▸ **Provided data**:
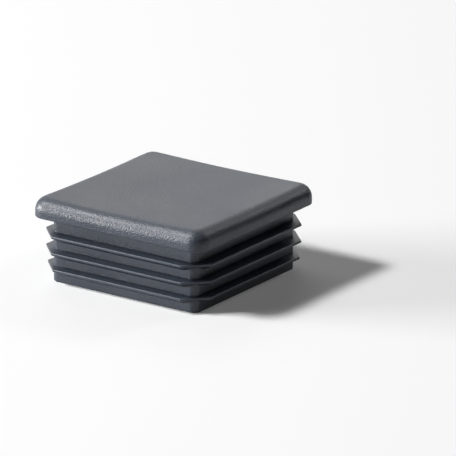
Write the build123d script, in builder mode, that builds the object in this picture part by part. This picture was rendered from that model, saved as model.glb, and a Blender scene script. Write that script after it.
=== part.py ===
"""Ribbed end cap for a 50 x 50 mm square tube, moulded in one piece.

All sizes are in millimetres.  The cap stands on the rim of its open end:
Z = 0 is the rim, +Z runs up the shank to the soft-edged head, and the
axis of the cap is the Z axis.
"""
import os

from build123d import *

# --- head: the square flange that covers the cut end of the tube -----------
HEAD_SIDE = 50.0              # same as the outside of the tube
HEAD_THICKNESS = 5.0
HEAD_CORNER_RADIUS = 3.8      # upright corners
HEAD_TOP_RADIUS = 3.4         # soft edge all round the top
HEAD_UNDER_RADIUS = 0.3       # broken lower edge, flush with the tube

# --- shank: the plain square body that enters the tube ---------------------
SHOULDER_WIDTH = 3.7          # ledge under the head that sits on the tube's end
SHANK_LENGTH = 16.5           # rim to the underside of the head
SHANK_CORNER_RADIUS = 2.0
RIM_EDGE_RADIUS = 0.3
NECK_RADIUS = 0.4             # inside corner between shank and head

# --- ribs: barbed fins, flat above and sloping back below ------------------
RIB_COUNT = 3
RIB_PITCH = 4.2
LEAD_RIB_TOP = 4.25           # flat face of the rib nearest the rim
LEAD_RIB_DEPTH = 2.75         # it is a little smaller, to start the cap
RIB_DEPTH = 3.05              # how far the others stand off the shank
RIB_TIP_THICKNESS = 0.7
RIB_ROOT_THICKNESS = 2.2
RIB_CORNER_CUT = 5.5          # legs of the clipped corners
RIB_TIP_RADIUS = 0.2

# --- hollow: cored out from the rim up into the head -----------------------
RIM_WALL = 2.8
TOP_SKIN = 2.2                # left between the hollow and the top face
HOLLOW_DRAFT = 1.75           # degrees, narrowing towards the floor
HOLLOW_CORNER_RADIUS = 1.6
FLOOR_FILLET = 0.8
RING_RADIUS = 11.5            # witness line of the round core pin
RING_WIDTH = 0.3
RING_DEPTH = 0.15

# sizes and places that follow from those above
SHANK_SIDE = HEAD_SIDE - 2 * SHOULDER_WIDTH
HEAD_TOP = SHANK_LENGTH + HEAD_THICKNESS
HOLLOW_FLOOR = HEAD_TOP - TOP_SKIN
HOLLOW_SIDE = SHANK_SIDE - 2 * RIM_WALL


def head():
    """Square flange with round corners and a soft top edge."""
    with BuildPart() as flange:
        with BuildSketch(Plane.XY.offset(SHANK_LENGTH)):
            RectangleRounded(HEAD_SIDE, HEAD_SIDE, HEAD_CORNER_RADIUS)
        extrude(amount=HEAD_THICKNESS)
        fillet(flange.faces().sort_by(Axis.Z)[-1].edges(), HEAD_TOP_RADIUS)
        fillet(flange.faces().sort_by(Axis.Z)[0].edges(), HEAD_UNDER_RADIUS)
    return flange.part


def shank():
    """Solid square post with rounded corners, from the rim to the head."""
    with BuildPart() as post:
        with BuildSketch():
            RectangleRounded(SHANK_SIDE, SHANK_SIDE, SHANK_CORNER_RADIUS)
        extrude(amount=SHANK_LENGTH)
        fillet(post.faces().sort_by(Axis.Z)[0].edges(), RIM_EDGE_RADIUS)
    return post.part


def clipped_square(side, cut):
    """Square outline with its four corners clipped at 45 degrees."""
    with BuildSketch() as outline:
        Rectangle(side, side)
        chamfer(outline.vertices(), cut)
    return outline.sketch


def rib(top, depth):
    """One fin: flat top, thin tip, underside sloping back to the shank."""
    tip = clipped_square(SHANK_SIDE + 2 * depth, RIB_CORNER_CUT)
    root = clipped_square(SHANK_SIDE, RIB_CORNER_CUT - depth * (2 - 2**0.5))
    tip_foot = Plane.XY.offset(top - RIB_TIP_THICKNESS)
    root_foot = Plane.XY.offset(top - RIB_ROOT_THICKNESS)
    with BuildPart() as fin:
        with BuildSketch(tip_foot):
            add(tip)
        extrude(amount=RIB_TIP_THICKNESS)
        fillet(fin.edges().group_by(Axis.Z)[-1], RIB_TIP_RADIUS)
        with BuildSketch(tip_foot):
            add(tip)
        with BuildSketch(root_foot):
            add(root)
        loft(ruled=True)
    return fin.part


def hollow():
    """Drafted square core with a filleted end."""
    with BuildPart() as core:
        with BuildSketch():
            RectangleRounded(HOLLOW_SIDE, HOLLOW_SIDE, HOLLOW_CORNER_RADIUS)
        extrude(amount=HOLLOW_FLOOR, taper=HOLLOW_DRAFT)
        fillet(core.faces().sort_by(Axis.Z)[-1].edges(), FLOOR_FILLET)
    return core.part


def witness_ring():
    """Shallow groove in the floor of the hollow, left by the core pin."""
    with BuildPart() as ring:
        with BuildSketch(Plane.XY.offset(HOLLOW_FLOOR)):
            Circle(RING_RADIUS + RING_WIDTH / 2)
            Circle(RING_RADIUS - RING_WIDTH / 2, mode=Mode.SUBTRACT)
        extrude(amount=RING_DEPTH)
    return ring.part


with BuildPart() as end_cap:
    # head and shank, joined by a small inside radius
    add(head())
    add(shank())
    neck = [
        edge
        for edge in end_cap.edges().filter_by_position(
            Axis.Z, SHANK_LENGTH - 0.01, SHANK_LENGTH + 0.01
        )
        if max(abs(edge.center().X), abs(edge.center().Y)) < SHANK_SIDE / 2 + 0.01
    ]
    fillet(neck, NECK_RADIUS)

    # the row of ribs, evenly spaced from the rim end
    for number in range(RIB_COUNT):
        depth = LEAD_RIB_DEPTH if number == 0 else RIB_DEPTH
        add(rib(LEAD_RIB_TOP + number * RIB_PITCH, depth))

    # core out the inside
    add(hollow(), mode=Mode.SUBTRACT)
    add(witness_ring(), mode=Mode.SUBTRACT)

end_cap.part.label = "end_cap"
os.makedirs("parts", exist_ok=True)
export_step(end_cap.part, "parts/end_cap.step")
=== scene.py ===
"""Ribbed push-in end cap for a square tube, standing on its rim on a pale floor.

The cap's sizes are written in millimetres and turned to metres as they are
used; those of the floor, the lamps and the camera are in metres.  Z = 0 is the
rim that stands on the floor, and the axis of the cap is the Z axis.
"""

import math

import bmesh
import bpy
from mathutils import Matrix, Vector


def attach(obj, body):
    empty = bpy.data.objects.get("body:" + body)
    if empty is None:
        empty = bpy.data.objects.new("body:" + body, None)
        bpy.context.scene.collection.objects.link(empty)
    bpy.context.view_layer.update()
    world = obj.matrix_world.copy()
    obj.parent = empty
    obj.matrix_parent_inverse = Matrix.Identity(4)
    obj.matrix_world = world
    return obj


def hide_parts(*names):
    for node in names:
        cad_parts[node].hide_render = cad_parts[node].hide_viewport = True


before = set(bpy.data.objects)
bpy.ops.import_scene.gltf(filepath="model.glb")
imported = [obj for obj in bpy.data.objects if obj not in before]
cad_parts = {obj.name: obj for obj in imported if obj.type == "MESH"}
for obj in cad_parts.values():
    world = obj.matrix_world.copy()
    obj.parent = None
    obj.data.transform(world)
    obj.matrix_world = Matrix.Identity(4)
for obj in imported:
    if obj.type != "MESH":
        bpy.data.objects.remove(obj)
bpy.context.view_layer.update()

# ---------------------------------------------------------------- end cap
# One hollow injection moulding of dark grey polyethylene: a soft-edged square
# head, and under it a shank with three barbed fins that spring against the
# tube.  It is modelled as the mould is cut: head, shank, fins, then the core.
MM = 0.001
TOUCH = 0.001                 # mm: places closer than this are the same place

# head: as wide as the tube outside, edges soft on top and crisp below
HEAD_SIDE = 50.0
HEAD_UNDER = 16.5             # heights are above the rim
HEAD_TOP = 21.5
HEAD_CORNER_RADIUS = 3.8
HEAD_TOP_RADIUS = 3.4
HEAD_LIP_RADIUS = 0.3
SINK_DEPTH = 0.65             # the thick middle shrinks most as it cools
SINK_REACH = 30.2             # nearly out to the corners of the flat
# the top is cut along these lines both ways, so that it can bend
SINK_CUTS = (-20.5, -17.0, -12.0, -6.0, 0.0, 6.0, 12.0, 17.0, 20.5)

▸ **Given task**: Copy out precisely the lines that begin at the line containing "# core out the inside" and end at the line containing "if empty is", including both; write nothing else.

▸ **Reply**:
    # core out the inside
    add(hollow(), mode=Mode.SUBTRACT)
    add(witness_ring(), mode=Mode.SUBTRACT)

end_cap.part.label = "end_cap"
os.makedirs("parts", exist_ok=True)
export_step(end_cap.part, "parts/end_cap.step")
=== scene.py ===
"""Ribbed push-in end cap for a square tube, standing on its rim on a pale floor.

The cap's sizes are written in millimetres and turned to metres as they are
used; those of the floor, the lamps and the camera are in metres.  Z = 0 is the
rim that stands on the floor, and the axis of the cap is the Z axis.
"""

import math

import bmesh
import bpy
from mathutils import Matrix, Vector


def attach(obj, body):
    empty = bpy.data.objects.get("body:" + body)
    if empty is None:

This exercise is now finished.